I once worked with a start-up whose CEO and Founder emphasized that the organization was a team, not a family, at each new employee’s onboarding. He noted that each team member had responsibilities and accountabilities and that all needed to “pull their weight” for themselves and the broader team. Each time he said that I cringed inside. Although I agreed with him, a part of me also wanted to create an “ideal family feel” – where all felt welcomed, embraced, and supported. But to be honest, building an environment of support, trust, and fun is integral to building a real team. Colleagues who work together, even if they forge close friendships, are still, for better or worse, not “family.”
So, when we build teams, ensuring that every team member understands the expectations of their role, the purpose and goals of the team, and healthy boundaries for their personal and professional lives is critical.
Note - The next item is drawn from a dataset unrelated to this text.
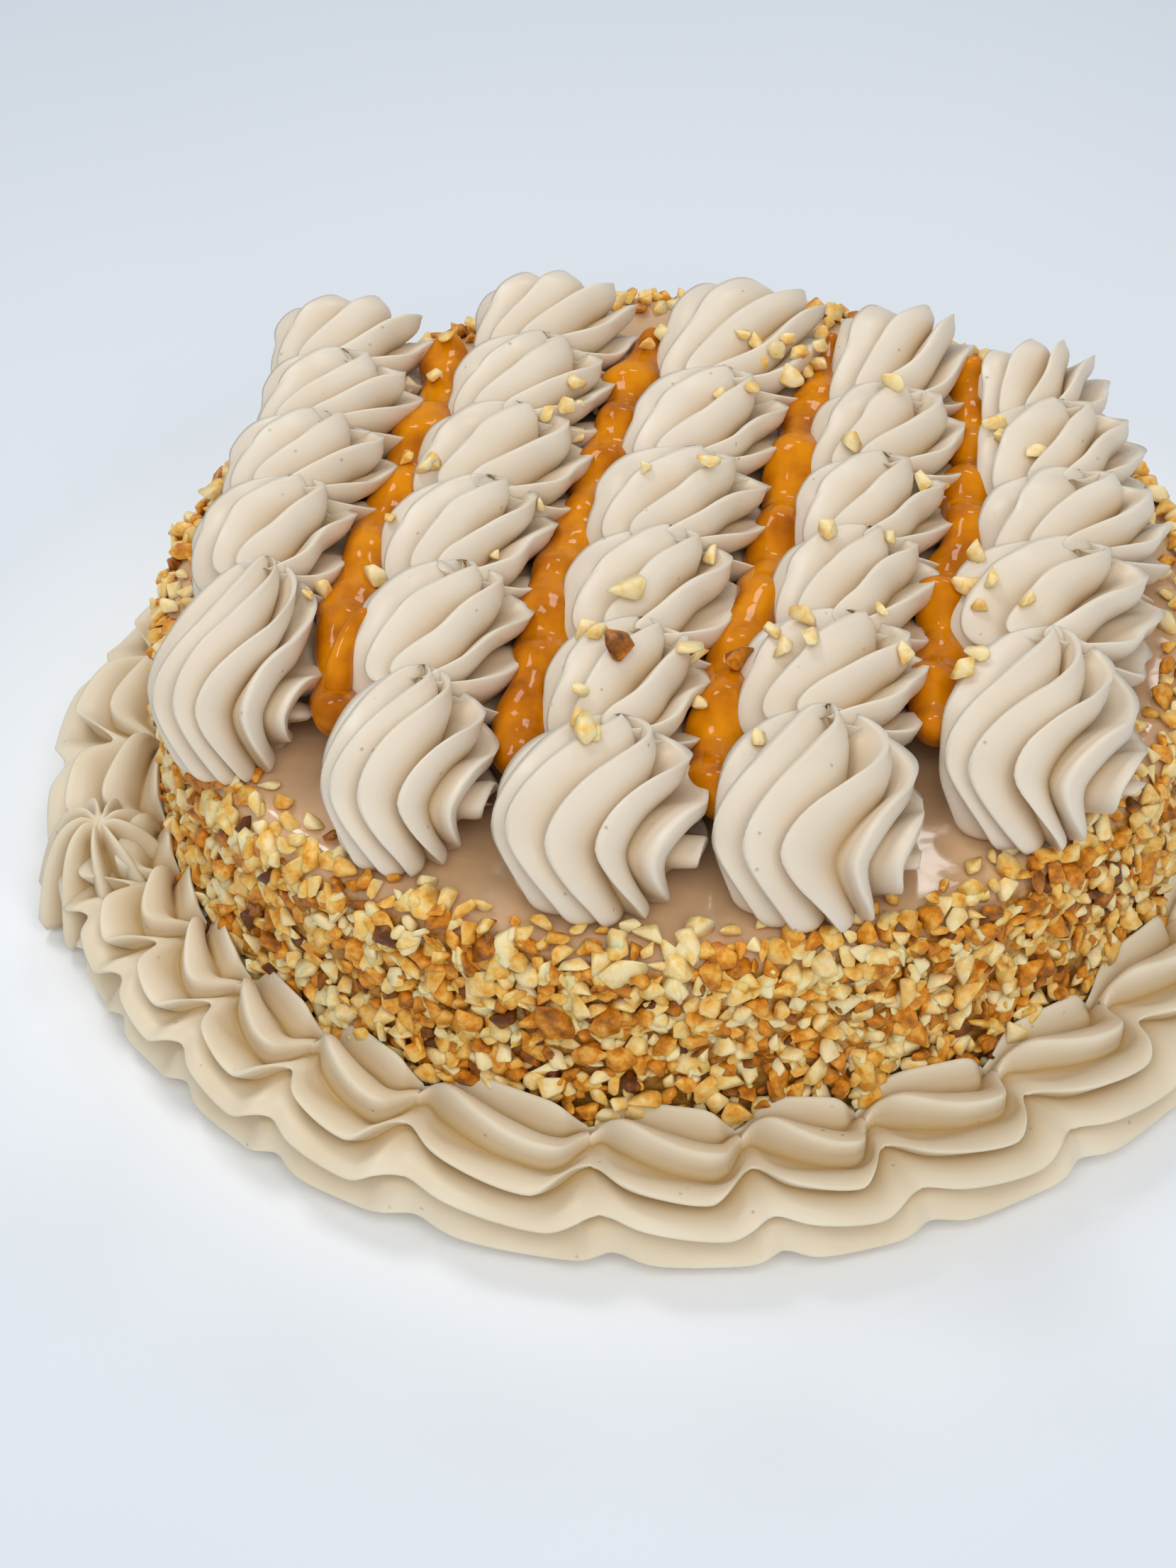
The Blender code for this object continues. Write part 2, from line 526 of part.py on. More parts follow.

As organizations and individuals worldwide settle into the hybrid blend of in-person and virtual work, we learn more about opportunities and risks. Creating an inclusive culture where everyone feels connected, respected, and valued – no matter where they work – is a critical competitive advantage! Your team’s professional development is one important focus in attracting, engaging, and retaining talent.
Promoting professional development is a win-win for organizations and their employees. It allows employees to become more successful and productive in their current roles and better prepared to take on broader and increased responsibilities. Although it may not always be convenient when team members move on to other opportunities or teams, we can reframe our thinking and view it as a team accomplishment!
Given the new reality for Virtual and Hybrid Work, businesses will need to invest more in their people development and systems in 2023.
In the recent past, some fundamental ways we learned best were through on-the-job experience, informal interactions, and feedback. Unfortunately, some professional development has suffered in virtual and hybrid work contexts.
At the same time, though, improvements in technology have expanded program design possibilities. As a result, we must review how we provide professional development for all levels to fit the hybrid and virtual work realities. We must move beyond the week-in-a-classroom learning model and develop programs that integrate into day-to-day work, offer coaching opportunities, and take advantage of newer technologies. We also need to implement various training and development methods – from all-virtual to all-in-person.
No matter where we work, we all need to feel connected and engaged to achieve our potential for ourselves and the organization.